Özellikle büyük şehirlerde kangren haline gelen kira artışlarını, emekçilerin ödeme gücü kalmadı. Barınma, gıda, sağlık, eğitim giderleri oldukça yüksek. Güncel kira yardımının yapılması, iş yerlerinde ücretsiz kreşler, adaletli vergi sistemi, vergi diliminin yüzde 10’a düşürülmesi, ek ödeneklerin ve seyyanen zamların emekliliğe yansıtılması, kadrolu, güvenceli istihdam, gerçek bir toplu sözleşmenin yapılacağı grev hakkının da olduğu bir sendika yasasına kavuşmak acil çözülmesi gereken sorunların başında gelmekte. KESK’in her yerde ortak okunan basın açıklamasında vurgulandığı gibi “2025 yılını ücretlere düşük oranda zamlarla ve yüksek oranda vergilerle karşıladık. KDV’ye yüzde 81, ÖTV’ye yüzde 51 harçlara da yüzde 44 zam olacağı söylenmekte.”  Yüzde 11,54 zam ve vergiler bu yıl da çalışanların belini bükecek. Alınan zamlar birkaç ay sonra vergi dilimine girerek erimekte bir yıl önceki orana yaklaşmakta. Sermayeye vergi ödeme kolaylıkları sağlanırken, büyük şirketlerin vergi borçları defalarca yapılandırılırken, yoksul halk ve çalışanlar ağır vergi yükünün altında ezilmekte. 
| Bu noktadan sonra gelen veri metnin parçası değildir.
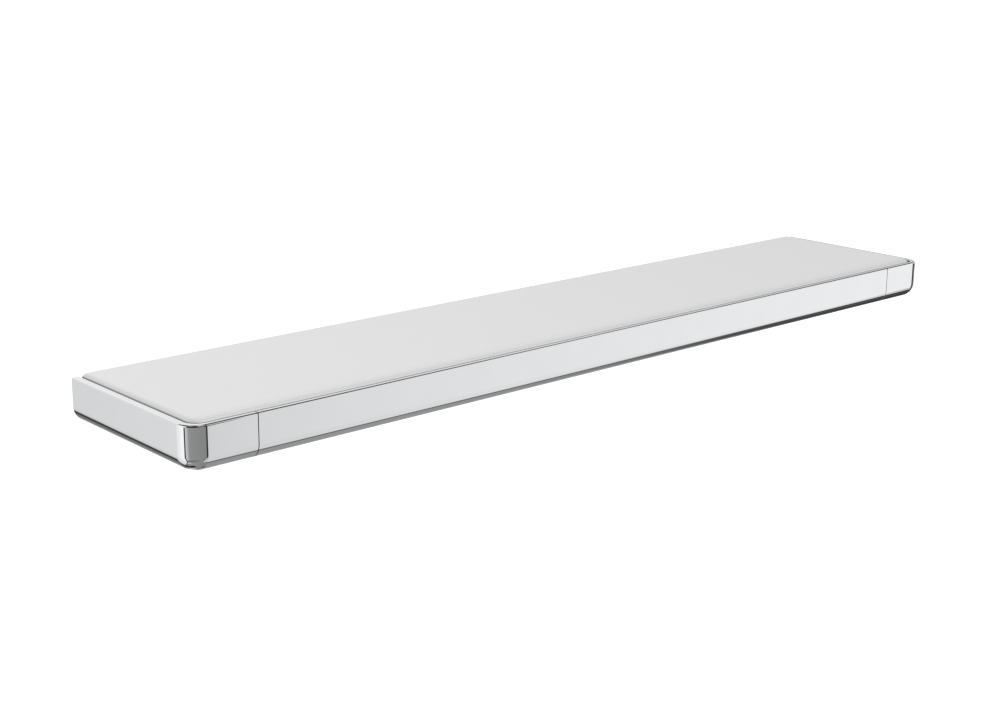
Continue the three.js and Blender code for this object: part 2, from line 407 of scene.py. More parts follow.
class Graph:
    """A node tree that is written as a chain of small calls."""

    def __init__(self, tree: bpy.types.NodeTree) -> None:
        """Takes the tree to write in."""
        self.tree = tree

    def node(self, kind: str, settings: dict | None = None, **inputs: object) -> bpy.types.Node:
        """Adds a node.

        Args:
            kind: the node's type name without its ShaderNode prefix.
            settings: the node's own options.
            inputs: values or sockets for its inputs, with underscores for spaces.

        Returns:
            The new node.
        """
        made = self.tree.nodes.new(f"ShaderNode{kind}")
        for option, value in (settings or {}).items():
            setattr(made, option, value)
        for name, value in inputs.items():
            self.feed(made.inputs[name.replace("_", " ")], value)
        return made

    def feed(self, socket: NodeSocket, value: object) -> None:
        """Links a socket to an input, or sets the input's value.

        Args:
            socket: the input.
            value: the socket to link, or the value to set.
        """
        if isinstance(value, NodeSocket):
            self.tree.links.new(value, socket)
        else:
            socket.default_value = value

    def math(self, operation: str, *values: object) -> NodeSocket:
        """Adds a Math node.

        Args:
            operation: the node's operation.
            values: numbers or sockets for its inputs.

        Returns:
            Its output.
        """
        made = self.node("Math", {"operation": operation})
        for socket, value in zip(made.inputs, values):
            self.feed(socket, value)
        return made.outputs[0]

    def ramp(
        self, value: NodeSocket, start: float, end: float, low: float, high: float, soft: bool = False,
    ) -> NodeSocket:
        """Maps a range of values to another.

        Args:
            value: the value to map.
            start: value that gives low.
            end: value that gives high.
            low: result at the start.
            high: result at the end.
            soft: ease in and out at both ends.

        Returns:
            The mapped value.
        """
        settings = {"interpolation_type": "SMOOTHSTEP" if soft else "LINEAR"}
        sizes = {"From_Min": start, "From_Max": end, "To_Min": low, "To_Max": high}
        return self.node("MapRange", settings, Value=value, **sizes).outputs[0]

    def within(self, value: NodeSocket, size: float, soft: float) -> NodeSocket:
        """Gives 1 where a value is nearer to 0 than a size, and 0 beyond it.

        Args:
            value: the value to test.
            size: the size.
            soft: half the width of the soft edge.

        Returns:
            The result, from 0 to 1.
        """
        return self.ramp(self.math("ABSOLUTE", value), size - soft, size + soft, 1, 0, soft=True)

    def mix(self, share: NodeSocket, first: object, second: object) -> NodeSocket:
        """Mixes two numbers.

        Args:
            share: share of the second number.
            first: the number at a share of 0.
            second: the number at a share of 1.

        Returns:
            The mixed number.
        """
        made = self.node("Mix", {"data_type": "FLOAT"})
        for socket, value in zip(made.inputs[:1] + made.inputs[2:4], (share, first, second)):
            self.feed(socket, value)
        return made.outputs[0]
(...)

Tabanda birleşik mücadele eğilimi

Kamuda çok sayıda sendikanın olması, ortak eylem planlamasını ve bir araya gelmeyi zorlaştırsa da tabanda bazen domino taşı etkisi yaratabiliyor. Bir yıl önce bir öğretmenin öldürülmesinin ardından yapılan şiddet karşıtı grev ve gösteride birçok eğitim sendikası ayrı yerlerde toplanma kararı almasına rağmen tabandaki farklı sendikaya üye öğretmenler kendi sendika bayraklarıyla Millî Eğitim Bakanlığı önünde bir araya gelmişlerdi. Kimse bundan rahatsız olmamıştı. Sırayla diğer sendikanın açıklamasını yapıp alanı boşaltmasını beklerken, bir anda herkes beklemeyi bırakıp iç içe geçmişti. Aslında ideolojik olarak ayrılsak da ortak bir derdimiz vardı. Tabandaki bu farklılık özlük haklarımız, güvenliğimiz söz konusu olduğunda ortaklaşabilmenin mümkün ve gerekli olduğunu göstermişti.

Grev örgütlemek için ısrar etmeli ve örgütlenmeliyiz

Sendikalar ve iş yerlerinde çalışan örgütlü, örgütsüz herkes 2025 yılının mücadele programına yukarıdaki örnekte olduğu gibi ortak bir zeminden bakmayı başarabilmeli. İş yerlerinde öncü olan temsilciler, tüm çalışanları grevlere katmak için çalışmalı. İş yeri temsilcilerinden sendika aktivistlerine kadar öncü herkes birleşik ve ortak bir mücadele programı için bastırmalı ve kazanmayı hedeflemeli. 

Tabanda birlik isteğinin son zamanlarda gittikçe arttığını çeşitli sitemlerden ve sendika yönetimlerine yönelik sorgulamalardan da anlıyoruz. 13 Ocak’ta greve çıkmayan sendika yönetimleri çok ağır eleştiri yağmuruna tutuldu. KESK’e ise tam tersine yeni üyeler katıldı. KESK cesur ve öncü eylem kararlarını, daha çok sendikanın bir araya gelmesi için farklı sendikalara ve işyerlerindeki tüm çalışanlara çağrı yaparak arttırmalı, önceden ilan ederek hazırlığını yapacağı eylem ve grev çağrılarını duyurmak ve büyütmek için öne çıkmalı. Kamu çalışanlarının bu dönemde ekonomik krize karşı mücadele eden, haklarını savunan ve bunun için örgütlenen sendikalara ihtiyacı var. Birleşirsek kazanabiliriz.